═════ COLLECTED MATERIAL ═════
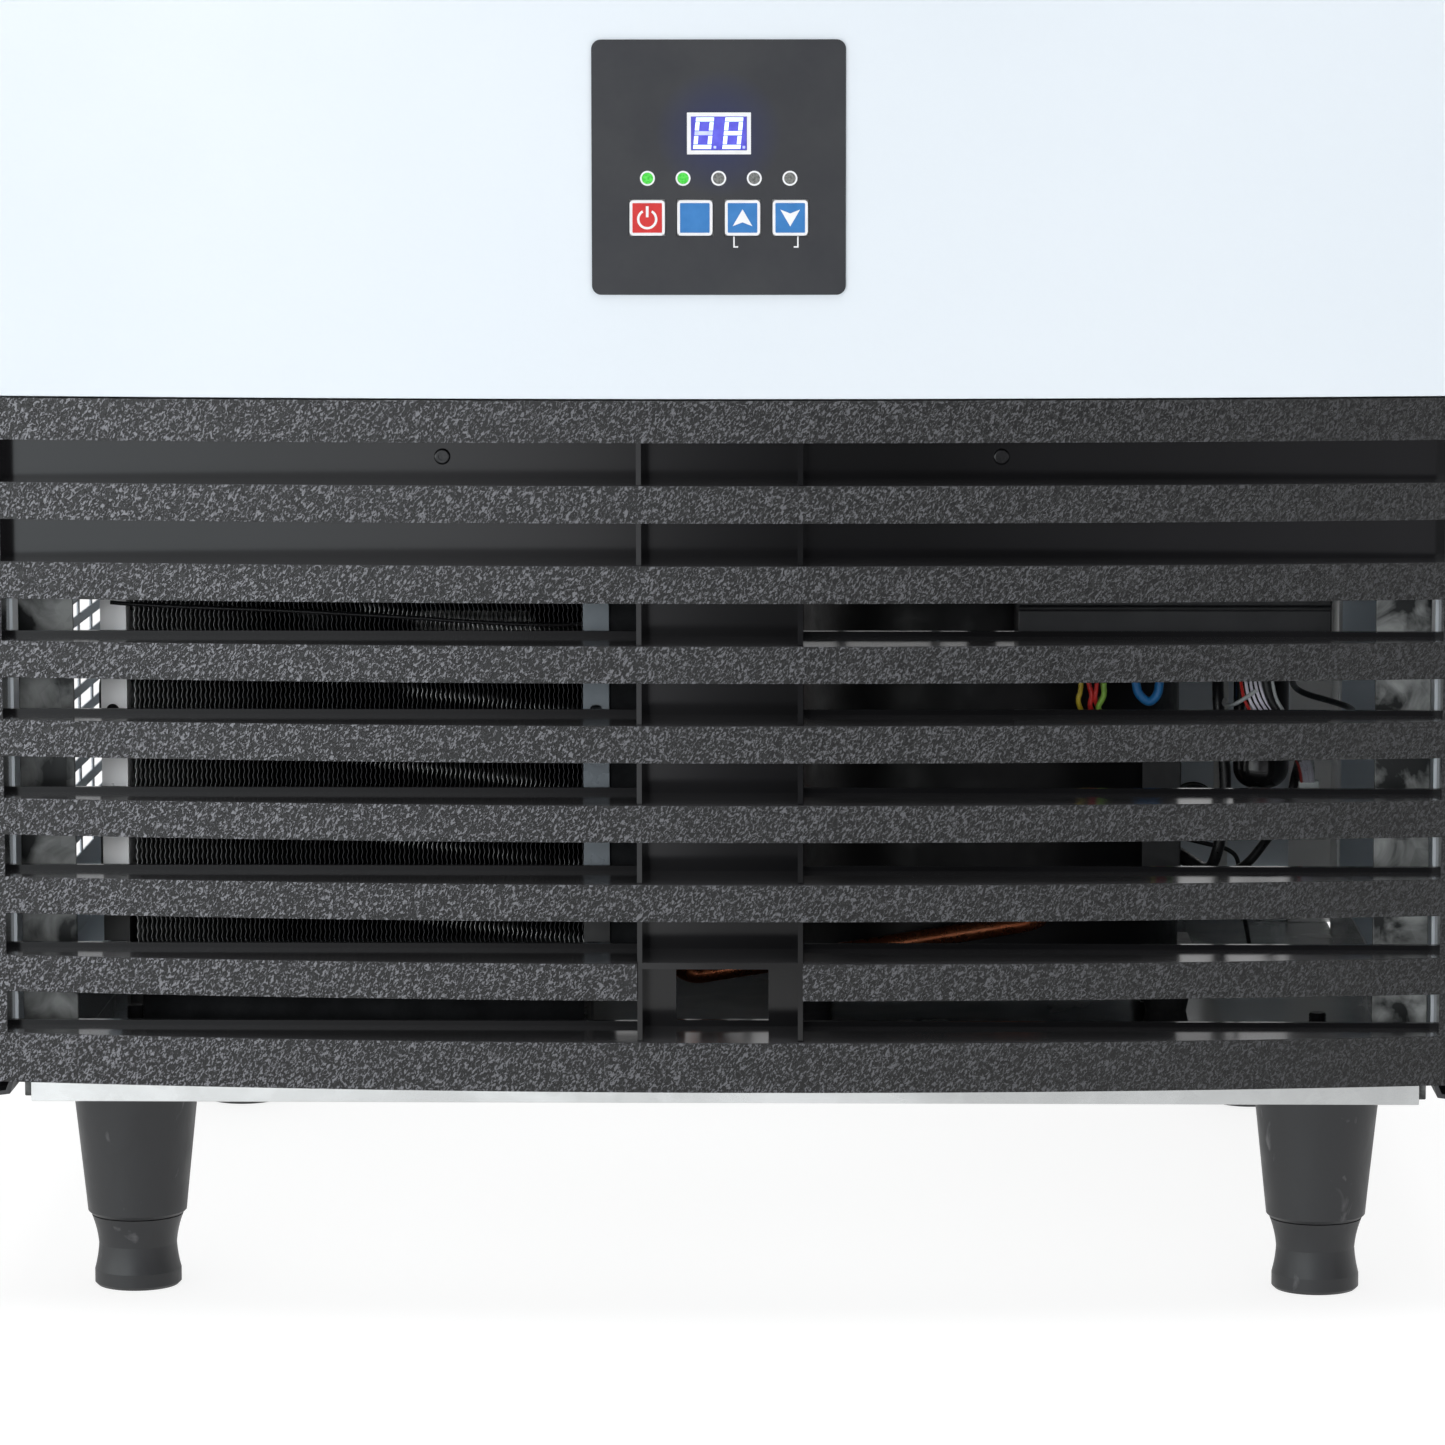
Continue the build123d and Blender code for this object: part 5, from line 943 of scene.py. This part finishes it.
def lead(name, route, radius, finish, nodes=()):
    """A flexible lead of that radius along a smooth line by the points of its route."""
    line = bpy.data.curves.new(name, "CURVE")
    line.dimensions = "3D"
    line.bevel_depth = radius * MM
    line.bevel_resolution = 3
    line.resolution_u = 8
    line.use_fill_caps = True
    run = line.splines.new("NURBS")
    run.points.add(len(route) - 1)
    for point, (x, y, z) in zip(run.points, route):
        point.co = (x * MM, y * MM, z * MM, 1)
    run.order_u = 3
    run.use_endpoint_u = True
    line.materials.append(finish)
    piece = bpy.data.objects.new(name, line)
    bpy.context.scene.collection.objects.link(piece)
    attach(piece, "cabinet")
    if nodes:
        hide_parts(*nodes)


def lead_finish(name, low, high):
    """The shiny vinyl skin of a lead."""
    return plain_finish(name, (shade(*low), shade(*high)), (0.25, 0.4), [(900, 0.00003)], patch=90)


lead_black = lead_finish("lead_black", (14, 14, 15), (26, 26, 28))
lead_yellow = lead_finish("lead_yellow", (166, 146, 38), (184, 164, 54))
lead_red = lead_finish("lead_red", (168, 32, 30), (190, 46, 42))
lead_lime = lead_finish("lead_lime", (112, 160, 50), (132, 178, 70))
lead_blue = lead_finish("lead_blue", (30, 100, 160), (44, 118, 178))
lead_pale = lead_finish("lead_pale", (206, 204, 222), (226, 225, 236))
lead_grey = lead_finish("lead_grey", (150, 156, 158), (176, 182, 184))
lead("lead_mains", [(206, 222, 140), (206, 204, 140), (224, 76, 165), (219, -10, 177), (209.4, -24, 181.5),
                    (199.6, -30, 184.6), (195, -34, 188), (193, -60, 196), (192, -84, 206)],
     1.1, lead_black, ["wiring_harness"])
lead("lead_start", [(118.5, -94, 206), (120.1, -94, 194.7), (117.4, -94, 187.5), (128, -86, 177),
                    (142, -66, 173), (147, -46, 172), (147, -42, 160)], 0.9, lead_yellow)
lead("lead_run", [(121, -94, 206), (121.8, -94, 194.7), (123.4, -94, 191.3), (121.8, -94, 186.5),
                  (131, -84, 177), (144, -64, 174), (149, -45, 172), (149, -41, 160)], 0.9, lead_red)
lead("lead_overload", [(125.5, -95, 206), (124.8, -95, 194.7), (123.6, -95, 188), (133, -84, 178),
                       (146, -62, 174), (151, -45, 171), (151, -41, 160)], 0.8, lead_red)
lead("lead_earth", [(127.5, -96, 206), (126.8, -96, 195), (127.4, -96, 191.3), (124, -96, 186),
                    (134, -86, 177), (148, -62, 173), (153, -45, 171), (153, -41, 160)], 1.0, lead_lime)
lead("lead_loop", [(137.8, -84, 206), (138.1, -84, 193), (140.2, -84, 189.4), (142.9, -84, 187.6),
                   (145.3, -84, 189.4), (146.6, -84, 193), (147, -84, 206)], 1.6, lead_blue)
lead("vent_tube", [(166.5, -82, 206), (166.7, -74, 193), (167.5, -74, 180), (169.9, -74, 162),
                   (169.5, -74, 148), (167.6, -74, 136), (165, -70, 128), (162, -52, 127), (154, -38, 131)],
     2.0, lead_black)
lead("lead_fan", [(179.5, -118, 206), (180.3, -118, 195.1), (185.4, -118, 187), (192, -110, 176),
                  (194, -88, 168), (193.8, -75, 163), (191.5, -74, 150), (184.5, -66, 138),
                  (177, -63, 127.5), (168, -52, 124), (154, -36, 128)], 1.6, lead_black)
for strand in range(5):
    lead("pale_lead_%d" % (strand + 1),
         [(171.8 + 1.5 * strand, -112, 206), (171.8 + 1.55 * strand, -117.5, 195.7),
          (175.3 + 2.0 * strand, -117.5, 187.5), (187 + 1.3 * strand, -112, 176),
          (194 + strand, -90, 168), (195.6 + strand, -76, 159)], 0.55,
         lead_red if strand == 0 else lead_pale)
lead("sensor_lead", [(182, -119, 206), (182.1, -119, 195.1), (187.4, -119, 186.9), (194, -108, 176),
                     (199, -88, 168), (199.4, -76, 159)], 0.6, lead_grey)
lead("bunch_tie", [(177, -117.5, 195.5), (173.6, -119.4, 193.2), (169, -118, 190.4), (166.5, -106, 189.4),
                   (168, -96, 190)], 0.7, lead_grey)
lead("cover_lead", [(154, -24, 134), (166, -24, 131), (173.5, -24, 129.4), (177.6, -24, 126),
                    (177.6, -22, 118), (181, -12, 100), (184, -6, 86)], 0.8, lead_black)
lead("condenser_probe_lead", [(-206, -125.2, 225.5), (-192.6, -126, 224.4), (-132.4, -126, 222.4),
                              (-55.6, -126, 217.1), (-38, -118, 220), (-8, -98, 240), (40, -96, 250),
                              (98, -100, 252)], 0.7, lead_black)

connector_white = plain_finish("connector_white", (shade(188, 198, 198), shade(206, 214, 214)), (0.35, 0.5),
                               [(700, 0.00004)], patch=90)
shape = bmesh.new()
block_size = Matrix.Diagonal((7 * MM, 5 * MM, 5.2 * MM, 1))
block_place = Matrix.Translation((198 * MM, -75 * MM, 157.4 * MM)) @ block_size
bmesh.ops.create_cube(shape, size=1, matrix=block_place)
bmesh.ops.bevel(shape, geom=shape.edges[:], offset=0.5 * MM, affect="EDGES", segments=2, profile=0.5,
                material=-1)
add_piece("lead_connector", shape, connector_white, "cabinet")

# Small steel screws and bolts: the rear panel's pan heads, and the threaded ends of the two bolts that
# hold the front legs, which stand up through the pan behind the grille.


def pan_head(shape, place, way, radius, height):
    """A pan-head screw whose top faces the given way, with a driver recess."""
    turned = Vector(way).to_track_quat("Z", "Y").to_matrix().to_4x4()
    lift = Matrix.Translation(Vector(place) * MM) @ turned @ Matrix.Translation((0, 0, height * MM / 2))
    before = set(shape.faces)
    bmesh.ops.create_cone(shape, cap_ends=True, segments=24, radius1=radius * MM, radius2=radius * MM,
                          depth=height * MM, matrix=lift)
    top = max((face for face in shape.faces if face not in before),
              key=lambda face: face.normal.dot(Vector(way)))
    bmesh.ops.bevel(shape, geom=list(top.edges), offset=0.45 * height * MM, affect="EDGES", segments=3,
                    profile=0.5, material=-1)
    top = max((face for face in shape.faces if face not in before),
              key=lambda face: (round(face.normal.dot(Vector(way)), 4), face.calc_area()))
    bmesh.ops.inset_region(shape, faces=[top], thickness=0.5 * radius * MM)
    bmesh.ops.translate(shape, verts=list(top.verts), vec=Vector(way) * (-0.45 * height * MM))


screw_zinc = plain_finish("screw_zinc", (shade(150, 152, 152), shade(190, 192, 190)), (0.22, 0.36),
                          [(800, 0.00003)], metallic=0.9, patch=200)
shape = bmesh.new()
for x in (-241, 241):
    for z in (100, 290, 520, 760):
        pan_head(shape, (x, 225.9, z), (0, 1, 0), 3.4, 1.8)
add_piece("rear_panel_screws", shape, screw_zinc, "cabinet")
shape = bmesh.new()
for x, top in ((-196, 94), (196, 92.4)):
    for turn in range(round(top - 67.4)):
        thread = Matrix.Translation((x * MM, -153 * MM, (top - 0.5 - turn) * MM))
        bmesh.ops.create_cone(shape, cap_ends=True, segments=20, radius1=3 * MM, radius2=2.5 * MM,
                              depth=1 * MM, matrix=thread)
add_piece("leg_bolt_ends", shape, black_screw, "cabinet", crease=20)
═════
▶ _PROBLEM STATEMENT_
Return all the data above once more, precisely as given.

▶ _COMPLETE OUTPUT_
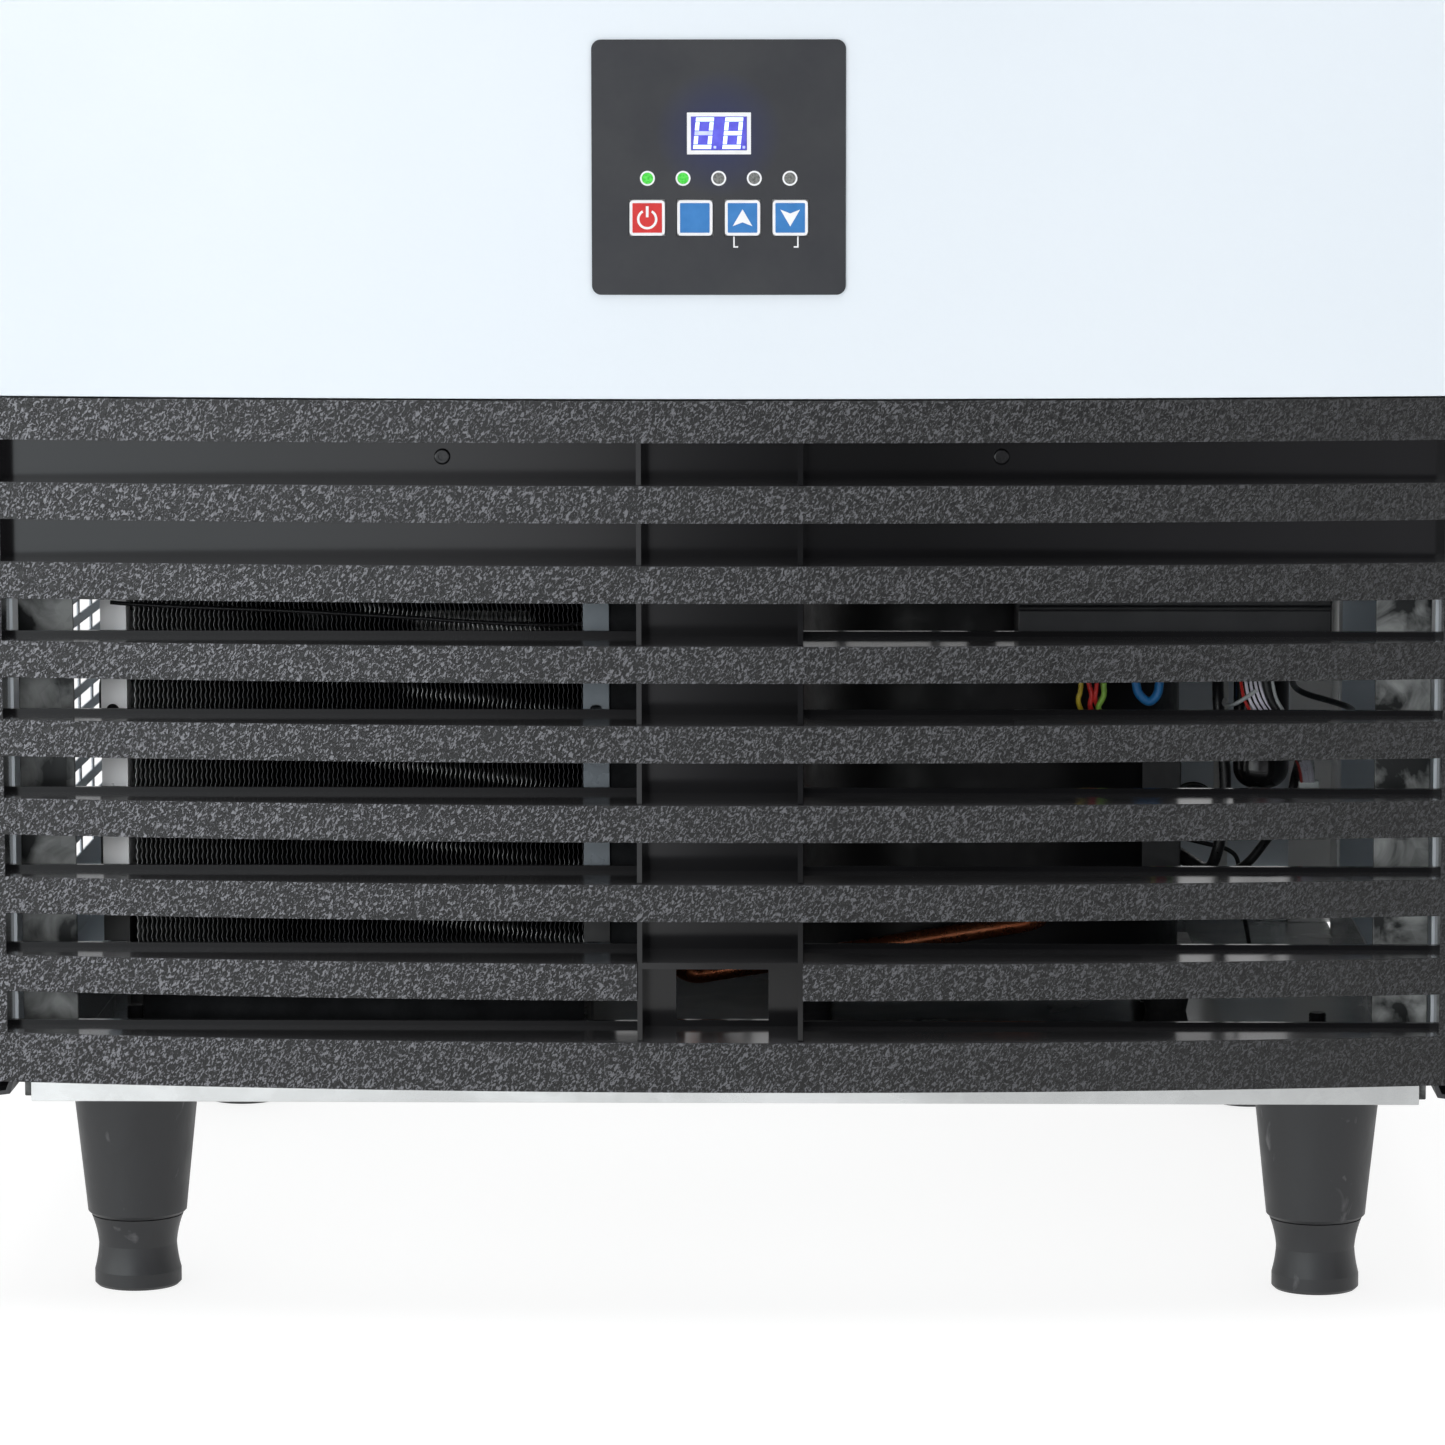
Continue the build123d and Blender code for this object: part 5, from line 943 of scene.py. This part finishes it.
def lead(name, route, radius, finish, nodes=()):
    """A flexible lead of that radius along a smooth line by the points of its route."""
    line = bpy.data.curves.new(name, "CURVE")
    line.dimensions = "3D"
    line.bevel_depth = radius * MM
    line.bevel_resolution = 3
    line.resolution_u = 8
    line.use_fill_caps = True
    run = line.splines.new("NURBS")
    run.points.add(len(route) - 1)
    for point, (x, y, z) in zip(run.points, route):
        point.co = (x * MM, y * MM, z * MM, 1)
    run.order_u = 3
    run.use_endpoint_u = True
    line.materials.append(finish)
    piece = bpy.data.objects.new(name, line)
    bpy.context.scene.collection.objects.link(piece)
    attach(piece, "cabinet")
    if nodes:
        hide_parts(*nodes)


def lead_finish(name, low, high):
    """The shiny vinyl skin of a lead."""
    return plain_finish(name, (shade(*low), shade(*high)), (0.25, 0.4), [(900, 0.00003)], patch=90)


lead_black = lead_finish("lead_black", (14, 14, 15), (26, 26, 28))
lead_yellow = lead_finish("lead_yellow", (166, 146, 38), (184, 164, 54))
lead_red = lead_finish("lead_red", (168, 32, 30), (190, 46, 42))
lead_lime = lead_finish("lead_lime", (112, 160, 50), (132, 178, 70))
lead_blue = lead_finish("lead_blue", (30, 100, 160), (44, 118, 178))
lead_pale = lead_finish("lead_pale", (206, 204, 222), (226, 225, 236))
lead_grey = lead_finish("lead_grey", (150, 156, 158), (176, 182, 184))
lead("lead_mains", [(206, 222, 140), (206, 204, 140), (224, 76, 165), (219, -10, 177), (209.4, -24, 181.5),
                    (199.6, -30, 184.6), (195, -34, 188), (193, -60, 196), (192, -84, 206)],
     1.1, lead_black, ["wiring_harness"])
lead("lead_start", [(118.5, -94, 206), (120.1, -94, 194.7), (117.4, -94, 187.5), (128, -86, 177),
                    (142, -66, 173), (147, -46, 172), (147, -42, 160)], 0.9, lead_yellow)
lead("lead_run", [(121, -94, 206), (121.8, -94, 194.7), (123.4, -94, 191.3), (121.8, -94, 186.5),
                  (131, -84, 177), (144, -64, 174), (149, -45, 172), (149, -41, 160)], 0.9, lead_red)
lead("lead_overload", [(125.5, -95, 206), (124.8, -95, 194.7), (123.6, -95, 188), (133, -84, 178),
                       (146, -62, 174), (151, -45, 171), (151, -41, 160)], 0.8, lead_red)
lead("lead_earth", [(127.5, -96, 206), (126.8, -96, 195), (127.4, -96, 191.3), (124, -96, 186),
                    (134, -86, 177), (148, -62, 173), (153, -45, 171), (153, -41, 160)], 1.0, lead_lime)
lead("lead_loop", [(137.8, -84, 206), (138.1, -84, 193), (140.2, -84, 189.4), (142.9, -84, 187.6),
                   (145.3, -84, 189.4), (146.6, -84, 193), (147, -84, 206)], 1.6, lead_blue)
lead("vent_tube", [(166.5, -82, 206), (166.7, -74, 193), (167.5, -74, 180), (169.9, -74, 162),
                   (169.5, -74, 148), (167.6, -74, 136), (165, -70, 128), (162, -52, 127), (154, -38, 131)],
     2.0, lead_black)
lead("lead_fan", [(179.5, -118, 206), (180.3, -118, 195.1), (185.4, -118, 187), (192, -110, 176),
                  (194, -88, 168), (193.8, -75, 163), (191.5, -74, 150), (184.5, -66, 138),
                  (177, -63, 127.5), (168, -52, 124), (154, -36, 128)], 1.6, lead_black)
for strand in range(5):
    lead("pale_lead_%d" % (strand + 1),
         [(171.8 + 1.5 * strand, -112, 206), (171.8 + 1.55 * strand, -117.5, 195.7),
          (175.3 + 2.0 * strand, -117.5, 187.5), (187 + 1.3 * strand, -112, 176),
          (194 + strand, -90, 168), (195.6 + strand, -76, 159)], 0.55,
         lead_red if strand == 0 else lead_pale)
lead("sensor_lead", [(182, -119, 206), (182.1, -119, 195.1), (187.4, -119, 186.9), (194, -108, 176),
                     (199, -88, 168), (199.4, -76, 159)], 0.6, lead_grey)
lead("bunch_tie", [(177, -117.5, 195.5), (173.6, -119.4, 193.2), (169, -118, 190.4), (166.5, -106, 189.4),
                   (168, -96, 190)], 0.7, lead_grey)
lead("cover_lead", [(154, -24, 134), (166, -24, 131), (173.5, -24, 129.4), (177.6, -24, 126),
                    (177.6, -22, 118), (181, -12, 100), (184, -6, 86)], 0.8, lead_black)
lead("condenser_probe_lead", [(-206, -125.2, 225.5), (-192.6, -126, 224.4), (-132.4, -126, 222.4),
                              (-55.6, -126, 217.1), (-38, -118, 220), (-8, -98, 240), (40, -96, 250),
                              (98, -100, 252)], 0.7, lead_black)

connector_white = plain_finish("connector_white", (shade(188, 198, 198), shade(206, 214, 214)), (0.35, 0.5),
                               [(700, 0.00004)], patch=90)
shape = bmesh.new()
block_size = Matrix.Diagonal((7 * MM, 5 * MM, 5.2 * MM, 1))
block_place = Matrix.Translation((198 * MM, -75 * MM, 157.4 * MM)) @ block_size
bmesh.ops.create_cube(shape, size=1, matrix=block_place)
bmesh.ops.bevel(shape, geom=shape.edges[:], offset=0.5 * MM, affect="EDGES", segments=2, profile=0.5,
                material=-1)
add_piece("lead_connector", shape, connector_white, "cabinet")

# Small steel screws and bolts: the rear panel's pan heads, and the threaded ends of the two bolts that
# hold the front legs, which stand up through the pan behind the grille.


def pan_head(shape, place, way, radius, height):
    """A pan-head screw whose top faces the given way, with a driver recess."""
    turned = Vector(way).to_track_quat("Z", "Y").to_matrix().to_4x4()
    lift = Matrix.Translation(Vector(place) * MM) @ turned @ Matrix.Translation((0, 0, height * MM / 2))
    before = set(shape.faces)
    bmesh.ops.create_cone(shape, cap_ends=True, segments=24, radius1=radius * MM, radius2=radius * MM,
                          depth=height * MM, matrix=lift)
    top = max((face for face in shape.faces if face not in before),
              key=lambda face: face.normal.dot(Vector(way)))
    bmesh.ops.bevel(shape, geom=list(top.edges), offset=0.45 * height * MM, affect="EDGES", segments=3,
                    profile=0.5, material=-1)
    top = max((face for face in shape.faces if face not in before),
              key=lambda face: (round(face.normal.dot(Vector(way)), 4), face.calc_area()))
    bmesh.ops.inset_region(shape, faces=[top], thickness=0.5 * radius * MM)
    bmesh.ops.translate(shape, verts=list(top.verts), vec=Vector(way) * (-0.45 * height * MM))


screw_zinc = plain_finish("screw_zinc", (shade(150, 152, 152), shade(190, 192, 190)), (0.22, 0.36),
                          [(800, 0.00003)], metallic=0.9, patch=200)
shape = bmesh.new()
for x in (-241, 241):
    for z in (100, 290, 520, 760):
        pan_head(shape, (x, 225.9, z), (0, 1, 0), 3.4, 1.8)
add_piece("rear_panel_screws", shape, screw_zinc, "cabinet")
shape = bmesh.new()
for x, top in ((-196, 94), (196, 92.4)):
    for turn in range(round(top - 67.4)):
        thread = Matrix.Translation((x * MM, -153 * MM, (top - 0.5 - turn) * MM))
        bmesh.ops.create_cone(shape, cap_ends=True, segments=20, radius1=3 * MM, radius2=2.5 * MM,
                              depth=1 * MM, matrix=thread)
add_piece("leg_bolt_ends", shape, black_screw, "cabinet", crease=20)